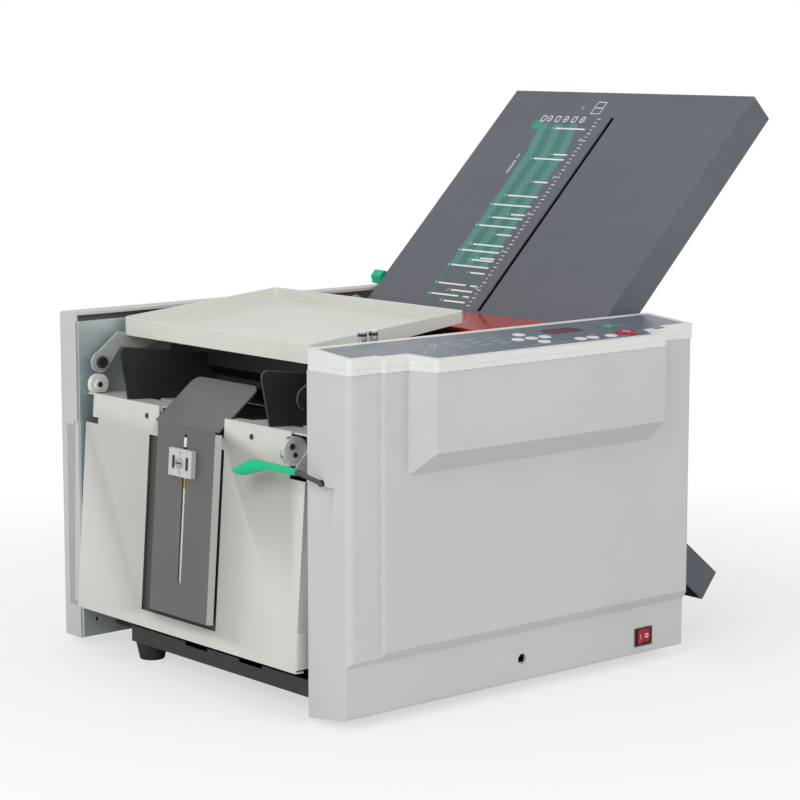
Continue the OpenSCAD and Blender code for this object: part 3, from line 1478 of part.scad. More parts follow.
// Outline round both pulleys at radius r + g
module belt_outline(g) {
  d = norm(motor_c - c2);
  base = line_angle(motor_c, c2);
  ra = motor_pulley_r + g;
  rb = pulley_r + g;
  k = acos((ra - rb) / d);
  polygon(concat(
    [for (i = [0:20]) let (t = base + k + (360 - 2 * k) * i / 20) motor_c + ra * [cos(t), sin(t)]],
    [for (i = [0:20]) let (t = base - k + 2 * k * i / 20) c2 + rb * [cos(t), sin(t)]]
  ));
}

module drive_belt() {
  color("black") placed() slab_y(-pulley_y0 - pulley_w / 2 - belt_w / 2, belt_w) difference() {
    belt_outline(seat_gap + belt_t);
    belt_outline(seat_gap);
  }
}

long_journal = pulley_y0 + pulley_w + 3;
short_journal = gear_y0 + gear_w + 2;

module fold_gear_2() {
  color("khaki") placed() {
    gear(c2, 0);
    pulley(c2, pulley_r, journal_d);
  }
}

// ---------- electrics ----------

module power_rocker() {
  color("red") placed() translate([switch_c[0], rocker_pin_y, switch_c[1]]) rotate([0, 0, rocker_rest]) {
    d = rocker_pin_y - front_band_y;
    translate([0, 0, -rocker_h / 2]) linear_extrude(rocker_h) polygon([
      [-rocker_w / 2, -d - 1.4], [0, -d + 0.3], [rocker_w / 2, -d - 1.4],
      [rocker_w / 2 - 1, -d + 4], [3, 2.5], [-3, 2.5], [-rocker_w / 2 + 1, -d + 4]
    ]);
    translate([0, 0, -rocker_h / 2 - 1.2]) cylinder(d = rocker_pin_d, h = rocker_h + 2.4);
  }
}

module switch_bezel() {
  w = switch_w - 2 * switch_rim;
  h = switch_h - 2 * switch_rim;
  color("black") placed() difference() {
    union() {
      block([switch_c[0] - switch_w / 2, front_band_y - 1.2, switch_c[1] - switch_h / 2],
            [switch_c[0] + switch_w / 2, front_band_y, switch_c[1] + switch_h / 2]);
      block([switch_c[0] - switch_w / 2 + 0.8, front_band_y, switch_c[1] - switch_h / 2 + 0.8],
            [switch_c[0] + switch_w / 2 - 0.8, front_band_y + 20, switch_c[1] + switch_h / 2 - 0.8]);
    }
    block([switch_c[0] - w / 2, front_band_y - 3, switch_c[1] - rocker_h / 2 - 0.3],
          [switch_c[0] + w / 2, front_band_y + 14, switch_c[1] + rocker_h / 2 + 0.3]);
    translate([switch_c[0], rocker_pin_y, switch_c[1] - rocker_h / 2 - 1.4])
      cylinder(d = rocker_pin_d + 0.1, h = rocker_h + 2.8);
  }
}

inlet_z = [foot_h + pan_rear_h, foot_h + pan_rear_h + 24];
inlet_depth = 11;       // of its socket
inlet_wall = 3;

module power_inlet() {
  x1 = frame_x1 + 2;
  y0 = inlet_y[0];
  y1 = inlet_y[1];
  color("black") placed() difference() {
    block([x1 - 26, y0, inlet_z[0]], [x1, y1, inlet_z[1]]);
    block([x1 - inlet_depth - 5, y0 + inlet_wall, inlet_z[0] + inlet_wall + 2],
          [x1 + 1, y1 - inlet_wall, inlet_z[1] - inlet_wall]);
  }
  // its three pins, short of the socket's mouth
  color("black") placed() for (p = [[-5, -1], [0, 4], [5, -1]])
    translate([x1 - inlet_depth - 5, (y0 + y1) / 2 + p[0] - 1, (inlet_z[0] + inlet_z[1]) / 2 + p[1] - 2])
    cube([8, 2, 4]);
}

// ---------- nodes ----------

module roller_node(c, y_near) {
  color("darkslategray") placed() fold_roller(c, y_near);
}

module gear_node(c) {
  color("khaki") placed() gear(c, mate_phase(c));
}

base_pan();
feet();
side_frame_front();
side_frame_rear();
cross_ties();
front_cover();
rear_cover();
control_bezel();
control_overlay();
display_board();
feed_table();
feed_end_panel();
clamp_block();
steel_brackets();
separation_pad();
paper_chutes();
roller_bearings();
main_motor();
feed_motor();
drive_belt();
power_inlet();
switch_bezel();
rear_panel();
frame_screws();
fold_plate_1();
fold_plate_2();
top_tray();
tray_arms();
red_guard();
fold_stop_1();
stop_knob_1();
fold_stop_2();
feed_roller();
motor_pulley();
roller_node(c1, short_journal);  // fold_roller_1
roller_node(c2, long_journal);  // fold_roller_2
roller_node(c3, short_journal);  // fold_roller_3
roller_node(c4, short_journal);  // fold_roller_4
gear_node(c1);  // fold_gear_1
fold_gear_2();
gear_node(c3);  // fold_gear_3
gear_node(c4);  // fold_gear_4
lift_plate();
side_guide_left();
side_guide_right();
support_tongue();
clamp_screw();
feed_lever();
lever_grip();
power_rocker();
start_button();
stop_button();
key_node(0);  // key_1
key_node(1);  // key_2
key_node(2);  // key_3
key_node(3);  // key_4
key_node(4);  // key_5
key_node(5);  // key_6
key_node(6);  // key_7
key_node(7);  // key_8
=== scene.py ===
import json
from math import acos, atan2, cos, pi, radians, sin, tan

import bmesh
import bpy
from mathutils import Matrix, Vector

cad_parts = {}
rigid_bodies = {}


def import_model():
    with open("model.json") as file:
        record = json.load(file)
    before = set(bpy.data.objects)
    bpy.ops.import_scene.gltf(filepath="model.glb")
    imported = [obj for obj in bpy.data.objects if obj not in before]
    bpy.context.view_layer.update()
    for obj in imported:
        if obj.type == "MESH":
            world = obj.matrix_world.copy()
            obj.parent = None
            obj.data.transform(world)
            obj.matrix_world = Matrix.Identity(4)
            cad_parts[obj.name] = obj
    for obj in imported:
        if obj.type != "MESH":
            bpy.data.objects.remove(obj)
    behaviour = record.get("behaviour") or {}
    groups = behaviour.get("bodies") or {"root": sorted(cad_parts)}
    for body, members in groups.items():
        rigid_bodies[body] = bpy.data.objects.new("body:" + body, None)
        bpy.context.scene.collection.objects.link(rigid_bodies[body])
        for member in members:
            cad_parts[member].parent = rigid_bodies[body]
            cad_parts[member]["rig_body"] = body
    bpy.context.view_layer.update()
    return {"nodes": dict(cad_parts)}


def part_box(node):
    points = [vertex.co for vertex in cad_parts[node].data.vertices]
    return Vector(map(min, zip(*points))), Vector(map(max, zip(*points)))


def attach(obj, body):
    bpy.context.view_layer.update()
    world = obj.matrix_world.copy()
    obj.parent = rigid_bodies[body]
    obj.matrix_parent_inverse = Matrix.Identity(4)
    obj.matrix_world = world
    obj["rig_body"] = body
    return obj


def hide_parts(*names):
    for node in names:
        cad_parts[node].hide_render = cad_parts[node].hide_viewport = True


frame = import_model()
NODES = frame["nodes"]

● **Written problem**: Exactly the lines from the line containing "record = json.load(file)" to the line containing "cad_parts[obj.name] = obj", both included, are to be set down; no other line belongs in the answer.

● **Result of this exercise**:
        record = json.load(file)
    before = set(bpy.data.objects)
    bpy.ops.import_scene.gltf(filepath="model.glb")
    imported = [obj for obj in bpy.data.objects if obj not in before]
    bpy.context.view_layer.update()
    for obj in imported:
        if obj.type == "MESH":
            world = obj.matrix_world.copy()
            obj.parent = None
            obj.data.transform(world)
            obj.matrix_world = Matrix.Identity(4)
            cad_parts[obj.name] = obj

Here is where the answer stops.